• **Aim of the exercise**:
Take the material and output all of it exactly.

• **Data section**:

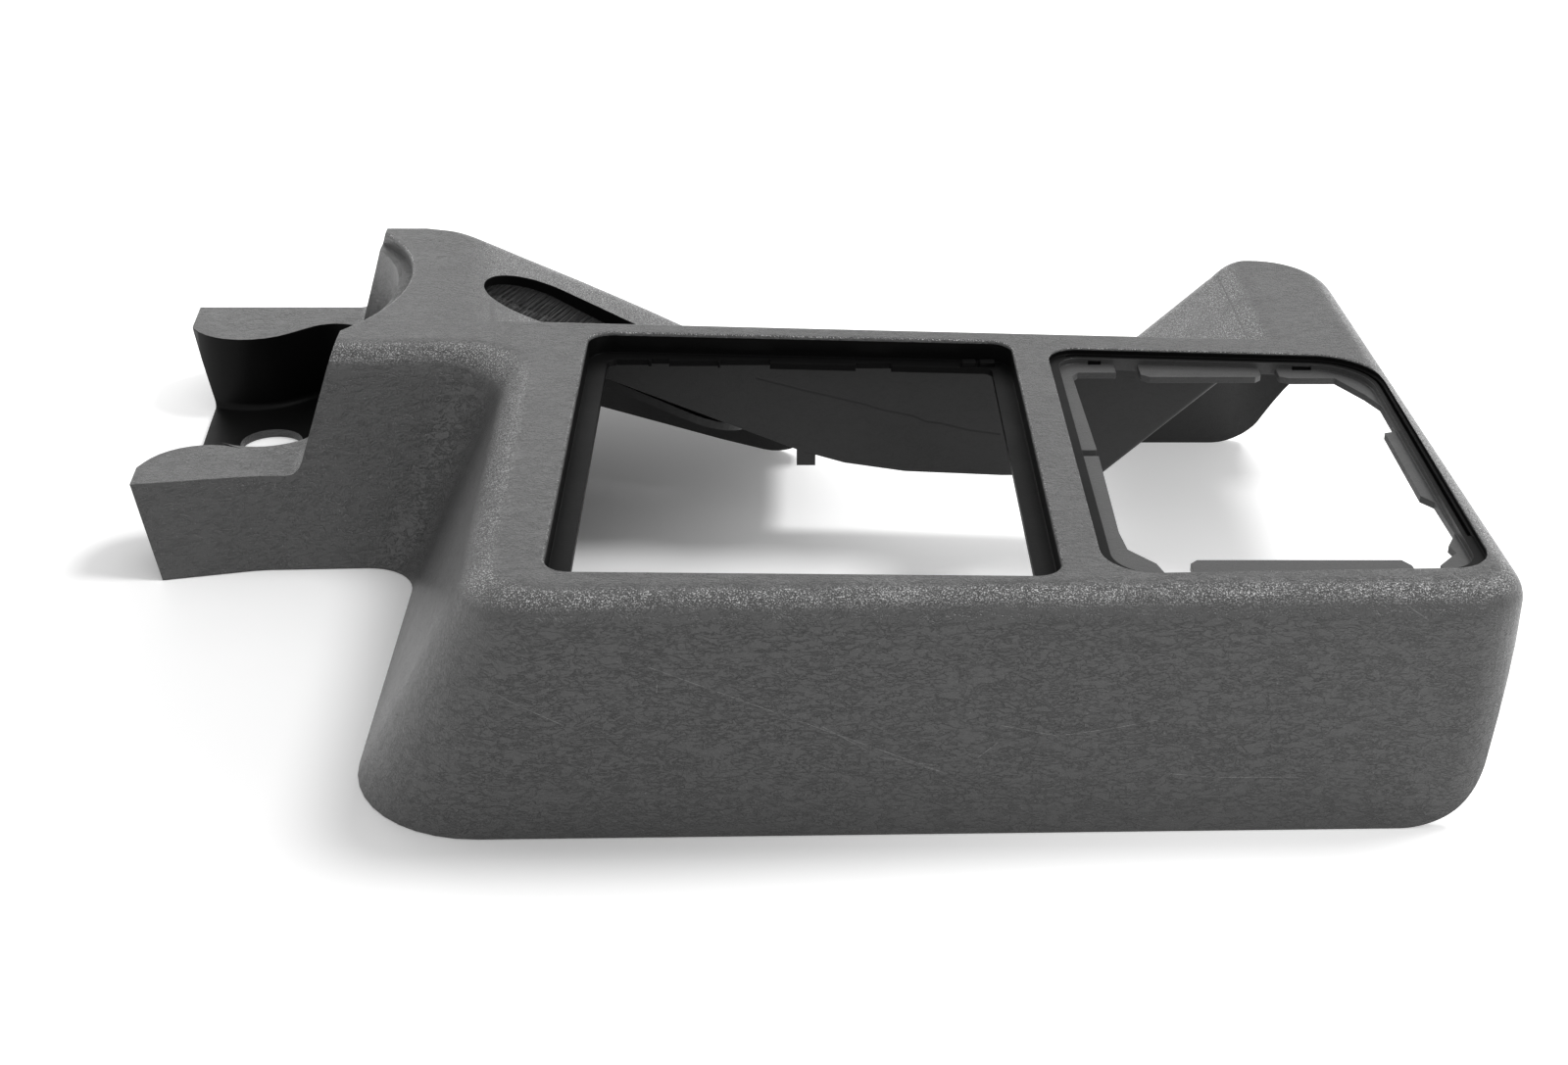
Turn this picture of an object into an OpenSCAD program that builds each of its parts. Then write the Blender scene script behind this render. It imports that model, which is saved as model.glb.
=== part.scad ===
// Car centre console: one thin moulded shell with a tall box, two deck openings, a cup trough,
// a sloping hand lever panel with a brush seal in its slot, and a wing beyond the lever pit.
// X runs along the deck, Y away from the tall near wall, Z up. All sizes are millimetres.

/* [Shell] */
// Wall thickness of the moulding
wall = 3; // [2:0.5:4]
// Rounding of the long top edges
edge_r = 9; // [6:0.5:12]
// Height of the deck above the foot
deck_h = 72; // [64:1:80]

/* [Box plan at deck level] */
// Left side of the box
box_left = -81; // [-86:1:-76]
// Right side of the box
box_right = 193; // [189:1:198]
// Near side of the box at X = 0
box_near = -14; // [-18:1:-12]
// Far side of the box at X = 0
box_far = 168; // [166:1:172]
// Turn of the far side, millimetres of Y for each millimetre of X
far_taper = 0.0646; // [0.05:0.001:0.08]
// Turn of the near side
near_taper = 0.02; // [0.01:0.005:0.03]
// Corner radius, near left
corner_left_r = 22; // [16:1:26]
// Corner radius, near right
corner_right_r = 16; // [14:1:22]
// How far the left end flares out by the foot
left_flare = 38; // [30:1:44]
// What that corner's radius gains by the foot
corner_gain = 15; // [8:1:18]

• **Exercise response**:
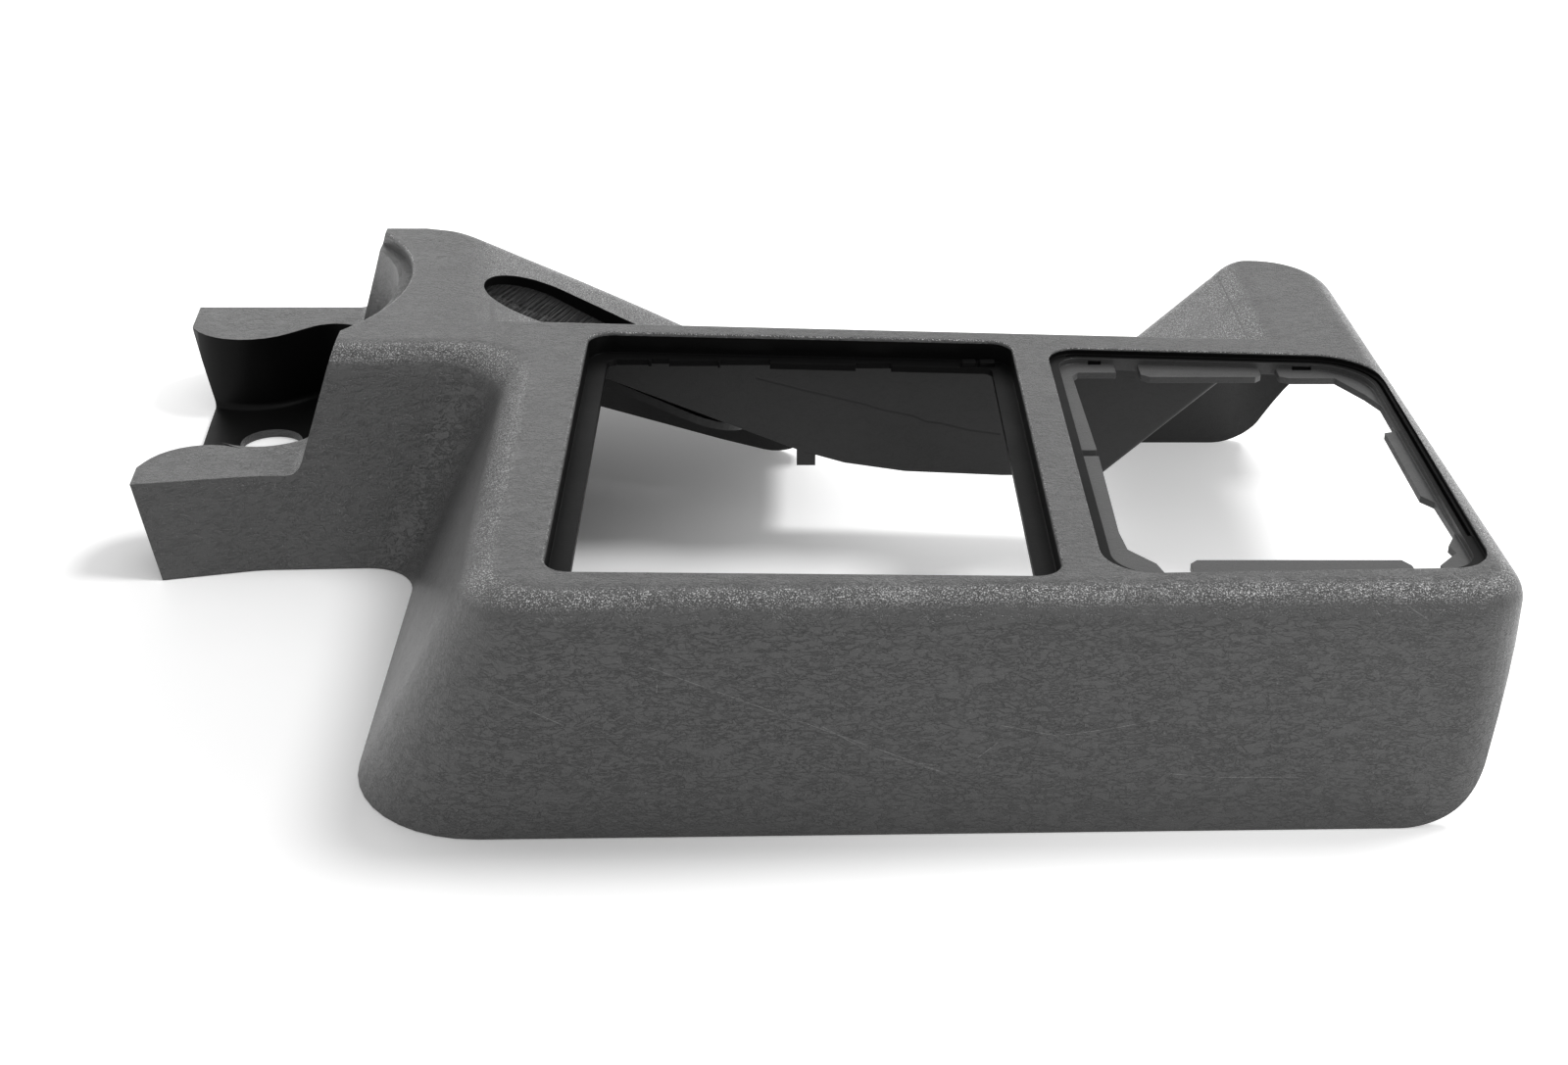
Turn this picture of an object into an OpenSCAD program that builds each of its parts. Then write the Blender scene script behind this render. It imports that model, which is saved as model.glb.
=== part.scad ===
// Car centre console: one thin moulded shell with a tall box, two deck openings, a cup trough,
// a sloping hand lever panel with a brush seal in its slot, and a wing beyond the lever pit.
// X runs along the deck, Y away from the tall near wall, Z up. All sizes are millimetres.

/* [Shell] */
// Wall thickness of the moulding
wall = 3; // [2:0.5:4]
// Rounding of the long top edges
edge_r = 9; // [6:0.5:12]
// Height of the deck above the foot
deck_h = 72; // [64:1:80]

/* [Box plan at deck level] */
// Left side of the box
box_left = -81; // [-86:1:-76]
// Right side of the box
box_right = 193; // [189:1:198]
// Near side of the box at X = 0
box_near = -14; // [-18:1:-12]
// Far side of the box at X = 0
box_far = 168; // [166:1:172]
// Turn of the far side, millimetres of Y for each millimetre of X
far_taper = 0.0646; // [0.05:0.001:0.08]
// Turn of the near side
near_taper = 0.02; // [0.01:0.005:0.03]
// Corner radius, near left
corner_left_r = 22; // [16:1:26]
// Corner radius, near right
corner_right_r = 16; // [14:1:22]
// How far the left end flares out by the foot
left_flare = 38; // [30:1:44]
// What that corner's radius gains by the foot
corner_gain = 15; // [8:1:18]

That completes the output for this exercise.